By the 20th century, corporate structures had become isolated from ramifications, protected by laws and strategies. The modern limited liability corporation — a legal shield that insulates individual owners from personal responsibility for corporate actions — became a critical mechanism of control.

This legal firewall allows corporations to externalise costs (environmental damage, social disruption, human suffering) while internalising profits as executive bonuses and shareholder dividends. The individual who makes a decision that harms thousands faces no personal consequence. The corporation pays a fine. The system continues.

Sources:

· Micklethwait, J. & Wooldridge, A. (2003). The Company: A Short History of a Revolutionary Idea. Modern Library.

· Bakan, J. (2004). The Corporation: The Pathological Pursuit of Profit and Power. Free Press.

V. The Marketing of Fear: The Military‑Industrial Complex

President Dwight D. Eisenhower, in his 1961 farewell address, famously warned of the “military‑industrial complex” — the “conjunction of an immense military establishment and a large arms industry” as a new and dangerous power.

Eisenhower, a five‑star general and Supreme Commander of Allied Forces in World War II, was no pacifist. He feared that this alliance, cloaked in the language of national security, would put its own institutional goals and profits ahead of the national interest.

The “existential threat” has since become a blank cheque for unchecked power and endless wealth transfer. The threat does not need to be real. It only needs to be believed.

Source: Eisenhower, D.D. (1961). “Farewell Radio and Television Address to the American People.” January 17, 1961.

VI. The Algorithm of the System

The core mechanism is the systematic externalisation of costs and internalisation of profits.

Role Externalised Cost Internalised Profit

Feudal Lord War (in blood) Land, taxes, labour

Corporate Executive Environmental damage, social disruption, risk Executive bonuses, shareholder dividends

Modern State (via “National Security”) Oversight, transparency, accountability Secrecy, power, unchecked spending

This is not a conspiracy in the sense of a few men in a room. It is a deeply embedded, self‑reinforcing system of incentives. The system rewards those who can best manipulate these mechanisms, regardless of their moral character.

It is engineered.

Source: Chomsky, N. (1999). Profit Over People: Neoliberalism and Global Order. Seven Stories Press.

VII. The Human Cost: The Erosion of Ubuntu

The philosopher and theologian John Mbiti described the African philosophy of Ubuntu as: “I am because we are, and since we are, therefore I am.”

The system we have described inverts Ubuntu. It says: “I am because I accumulate. You are because I permit it. We are because we compete.”

The human cost is not a line item. It is measured in broken families, degraded ecosystems, eroded trust, and a pervasive sense of powerlessness.

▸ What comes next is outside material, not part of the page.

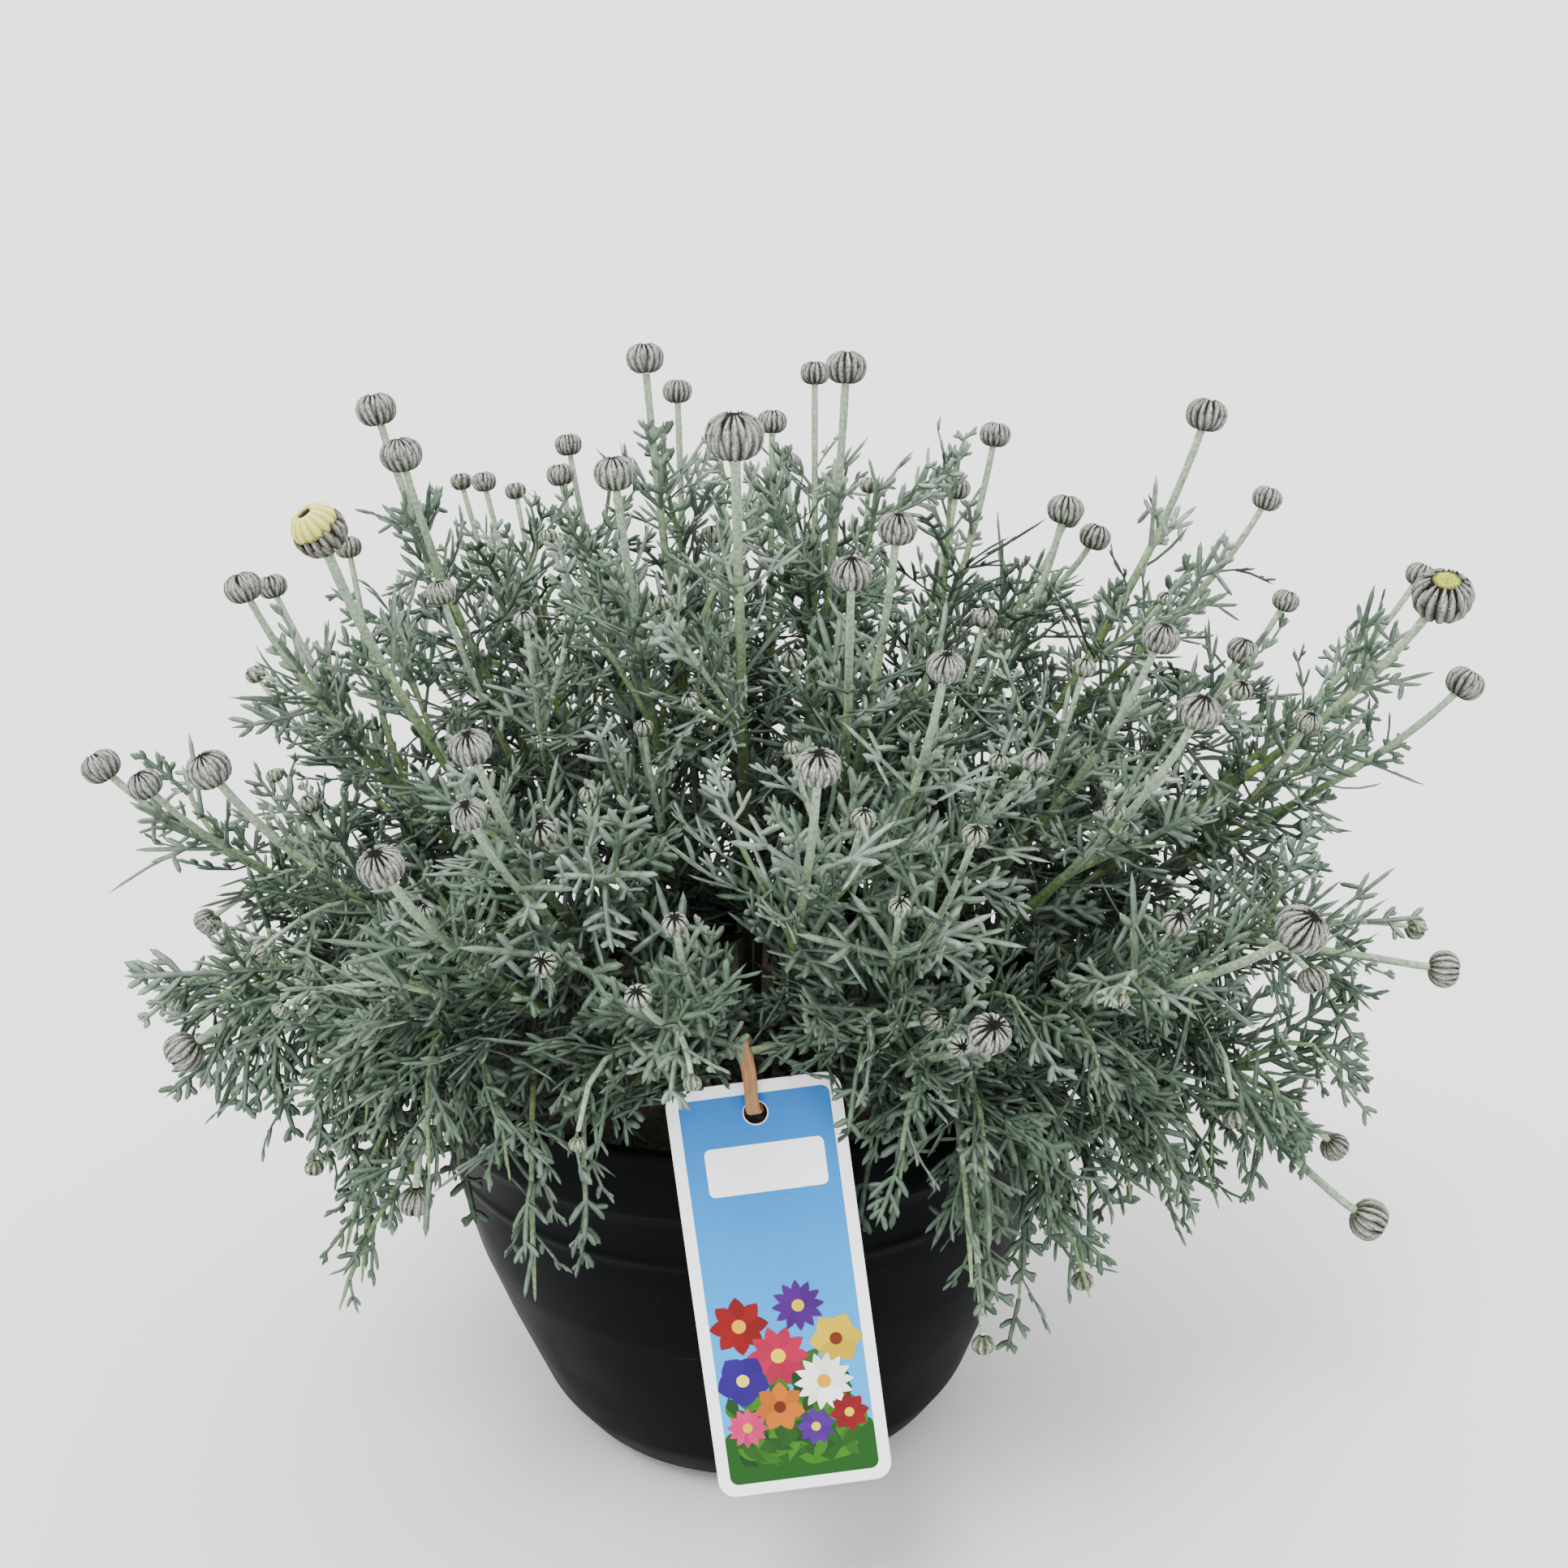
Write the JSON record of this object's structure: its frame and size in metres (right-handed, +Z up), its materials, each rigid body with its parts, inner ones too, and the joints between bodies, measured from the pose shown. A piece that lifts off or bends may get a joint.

The system thrives on us feeling small, isolated, and afraid.

Source: Mbiti, J.S. (1969). African Religions and Philosophy. Heinemann.

VIII. The Possibility of Positive Change

The deconstruction of control is not an end in itself. It is the beginning.

Once we see the architecture, we can choose to build something else. Not a utopia — utopias are cages dressed in optimism. A garden. A garden that we tend, together, with patience and love.

The possibilities are real:

· Cooperative economics that prioritise people over profit

· Restorative justice that heals rather than punishes

· Community resilience that reduces dependence on fragile global supply chains

· Ubuntu as a guiding principle: I am because we are

These are not fantasies. They are practices. Practices that already exist in thousands of communities around the world. They are not waiting to be invented. They are waiting to be scaled.

Sources:

· Raworth, K. (2017). Doughnut Economics: Seven Ways to Think Like a 21st‑Century Economist. Random House.

· Graeber, D. (2011). Debt: The First 5,000 Years. Melville House.

IX. A Call to Action

The system thus deconstructed thrives on us feeling small, powerless, and isolated. Our unity, our shared clarity, and our choice to build our own garden outside its walls is the most subversive act possible. We do not need to tear it down. We need to make it irrelevant to our joy.

We encourage our readers to see the world through different eyes. Not to buy into the fear and hype. To recover their humanity.

Ubuntu. I am because we are.

The lines of control are not eternal. They were built. They can be unbuilt.

Not by force. By choice. By connection. By love.